begin Dataset section

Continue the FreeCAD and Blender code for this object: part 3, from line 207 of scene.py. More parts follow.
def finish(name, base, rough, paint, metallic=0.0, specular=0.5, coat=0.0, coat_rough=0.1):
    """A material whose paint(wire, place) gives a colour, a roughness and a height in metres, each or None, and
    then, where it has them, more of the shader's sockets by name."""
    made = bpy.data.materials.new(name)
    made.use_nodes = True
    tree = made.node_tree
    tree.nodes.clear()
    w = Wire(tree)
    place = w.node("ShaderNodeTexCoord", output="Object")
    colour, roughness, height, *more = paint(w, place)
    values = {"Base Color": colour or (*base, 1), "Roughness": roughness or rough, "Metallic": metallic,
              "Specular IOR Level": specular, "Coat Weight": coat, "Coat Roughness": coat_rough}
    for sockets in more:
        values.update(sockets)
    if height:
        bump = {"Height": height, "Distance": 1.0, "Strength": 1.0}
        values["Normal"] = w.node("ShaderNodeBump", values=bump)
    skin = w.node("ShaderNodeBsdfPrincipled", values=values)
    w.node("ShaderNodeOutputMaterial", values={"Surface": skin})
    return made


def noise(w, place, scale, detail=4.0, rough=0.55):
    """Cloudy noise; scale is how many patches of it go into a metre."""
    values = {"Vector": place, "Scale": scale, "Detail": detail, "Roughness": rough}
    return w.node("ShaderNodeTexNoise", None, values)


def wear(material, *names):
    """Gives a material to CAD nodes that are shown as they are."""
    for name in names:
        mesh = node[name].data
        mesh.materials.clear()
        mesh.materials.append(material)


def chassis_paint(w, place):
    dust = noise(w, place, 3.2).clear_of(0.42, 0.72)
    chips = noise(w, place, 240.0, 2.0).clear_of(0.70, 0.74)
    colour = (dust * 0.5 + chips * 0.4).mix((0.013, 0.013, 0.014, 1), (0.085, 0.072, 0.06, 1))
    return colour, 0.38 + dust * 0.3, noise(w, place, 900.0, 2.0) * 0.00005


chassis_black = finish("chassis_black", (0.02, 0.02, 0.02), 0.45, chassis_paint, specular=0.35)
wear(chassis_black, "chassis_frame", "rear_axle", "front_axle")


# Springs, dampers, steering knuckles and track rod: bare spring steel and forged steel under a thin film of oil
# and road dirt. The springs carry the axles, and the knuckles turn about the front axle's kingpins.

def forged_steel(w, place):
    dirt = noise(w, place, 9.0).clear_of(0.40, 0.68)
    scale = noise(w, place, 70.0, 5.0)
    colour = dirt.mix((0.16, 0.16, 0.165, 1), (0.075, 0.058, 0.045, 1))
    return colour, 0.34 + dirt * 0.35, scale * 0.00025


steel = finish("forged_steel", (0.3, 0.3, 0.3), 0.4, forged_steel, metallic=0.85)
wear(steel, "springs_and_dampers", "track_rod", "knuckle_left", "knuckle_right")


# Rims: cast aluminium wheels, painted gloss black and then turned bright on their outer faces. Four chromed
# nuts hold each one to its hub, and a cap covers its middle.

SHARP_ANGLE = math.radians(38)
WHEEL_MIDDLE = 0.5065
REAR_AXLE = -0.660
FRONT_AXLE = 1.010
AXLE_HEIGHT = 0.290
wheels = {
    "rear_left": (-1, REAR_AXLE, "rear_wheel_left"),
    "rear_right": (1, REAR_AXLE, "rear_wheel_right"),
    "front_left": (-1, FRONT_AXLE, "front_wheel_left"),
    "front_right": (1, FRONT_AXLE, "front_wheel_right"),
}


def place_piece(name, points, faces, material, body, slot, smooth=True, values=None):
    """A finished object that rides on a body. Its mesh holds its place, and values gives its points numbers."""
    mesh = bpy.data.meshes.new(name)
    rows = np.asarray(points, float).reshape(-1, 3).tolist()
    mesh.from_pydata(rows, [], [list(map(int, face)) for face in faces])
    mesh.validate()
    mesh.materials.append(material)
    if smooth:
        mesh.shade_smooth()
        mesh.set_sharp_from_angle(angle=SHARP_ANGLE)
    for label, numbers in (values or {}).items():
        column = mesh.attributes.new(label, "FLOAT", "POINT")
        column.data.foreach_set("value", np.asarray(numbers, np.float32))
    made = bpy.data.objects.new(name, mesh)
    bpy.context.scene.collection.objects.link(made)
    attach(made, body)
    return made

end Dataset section

* [Short task] Repeat the material above in full, quoting it exactly.

* [Exercise solution]
Continue the FreeCAD and Blender code for this object: part 3, from line 207 of scene.py. More parts follow.
def finish(name, base, rough, paint, metallic=0.0, specular=0.5, coat=0.0, coat_rough=0.1):
    """A material whose paint(wire, place) gives a colour, a roughness and a height in metres, each or None, and
    then, where it has them, more of the shader's sockets by name."""
    made = bpy.data.materials.new(name)
    made.use_nodes = True
    tree = made.node_tree
    tree.nodes.clear()
    w = Wire(tree)
    place = w.node("ShaderNodeTexCoord", output="Object")
    colour, roughness, height, *more = paint(w, place)
    values = {"Base Color": colour or (*base, 1), "Roughness": roughness or rough, "Metallic": metallic,
              "Specular IOR Level": specular, "Coat Weight": coat, "Coat Roughness": coat_rough}
    for sockets in more:
        values.update(sockets)
    if height:
        bump = {"Height": height, "Distance": 1.0, "Strength": 1.0}
        values["Normal"] = w.node("ShaderNodeBump", values=bump)
    skin = w.node("ShaderNodeBsdfPrincipled", values=values)
    w.node("ShaderNodeOutputMaterial", values={"Surface": skin})
    return made


def noise(w, place, scale, detail=4.0, rough=0.55):
    """Cloudy noise; scale is how many patches of it go into a metre."""
    values = {"Vector": place, "Scale": scale, "Detail": detail, "Roughness": rough}
    return w.node("ShaderNodeTexNoise", None, values)


def wear(material, *names):
    """Gives a material to CAD nodes that are shown as they are."""
    for name in names:
        mesh = node[name].data
        mesh.materials.clear()
        mesh.materials.append(material)


def chassis_paint(w, place):
    dust = noise(w, place, 3.2).clear_of(0.42, 0.72)
    chips = noise(w, place, 240.0, 2.0).clear_of(0.70, 0.74)
    colour = (dust * 0.5 + chips * 0.4).mix((0.013, 0.013, 0.014, 1), (0.085, 0.072, 0.06, 1))
    return colour, 0.38 + dust * 0.3, noise(w, place, 900.0, 2.0) * 0.00005


chassis_black = finish("chassis_black", (0.02, 0.02, 0.02), 0.45, chassis_paint, specular=0.35)
wear(chassis_black, "chassis_frame", "rear_axle", "front_axle")


# Springs, dampers, steering knuckles and track rod: bare spring steel and forged steel under a thin film of oil
# and road dirt. The springs carry the axles, and the knuckles turn about the front axle's kingpins.

def forged_steel(w, place):
    dirt = noise(w, place, 9.0).clear_of(0.40, 0.68)
    scale = noise(w, place, 70.0, 5.0)
    colour = dirt.mix((0.16, 0.16, 0.165, 1), (0.075, 0.058, 0.045, 1))
    return colour, 0.34 + dirt * 0.35, scale * 0.00025


steel = finish("forged_steel", (0.3, 0.3, 0.3), 0.4, forged_steel, metallic=0.85)
wear(steel, "springs_and_dampers", "track_rod", "knuckle_left", "knuckle_right")


# Rims: cast aluminium wheels, painted gloss black and then turned bright on their outer faces. Four chromed
# nuts hold each one to its hub, and a cap covers its middle.

SHARP_ANGLE = math.radians(38)
WHEEL_MIDDLE = 0.5065
REAR_AXLE = -0.660
FRONT_AXLE = 1.010
AXLE_HEIGHT = 0.290
wheels = {
    "rear_left": (-1, REAR_AXLE, "rear_wheel_left"),
    "rear_right": (1, REAR_AXLE, "rear_wheel_right"),
    "front_left": (-1, FRONT_AXLE, "front_wheel_left"),
    "front_right": (1, FRONT_AXLE, "front_wheel_right"),
}


def place_piece(name, points, faces, material, body, slot, smooth=True, values=None):
    """A finished object that rides on a body. Its mesh holds its place, and values gives its points numbers."""
    mesh = bpy.data.meshes.new(name)
    rows = np.asarray(points, float).reshape(-1, 3).tolist()
    mesh.from_pydata(rows, [], [list(map(int, face)) for face in faces])
    mesh.validate()
    mesh.materials.append(material)
    if smooth:
        mesh.shade_smooth()
        mesh.set_sharp_from_angle(angle=SHARP_ANGLE)
    for label, numbers in (values or {}).items():
        column = mesh.attributes.new(label, "FLOAT", "POINT")
        column.data.foreach_set("value", np.asarray(numbers, np.float32))
    made = bpy.data.objects.new(name, mesh)
    bpy.context.scene.collection.objects.link(made)
    attach(made, body)
    return made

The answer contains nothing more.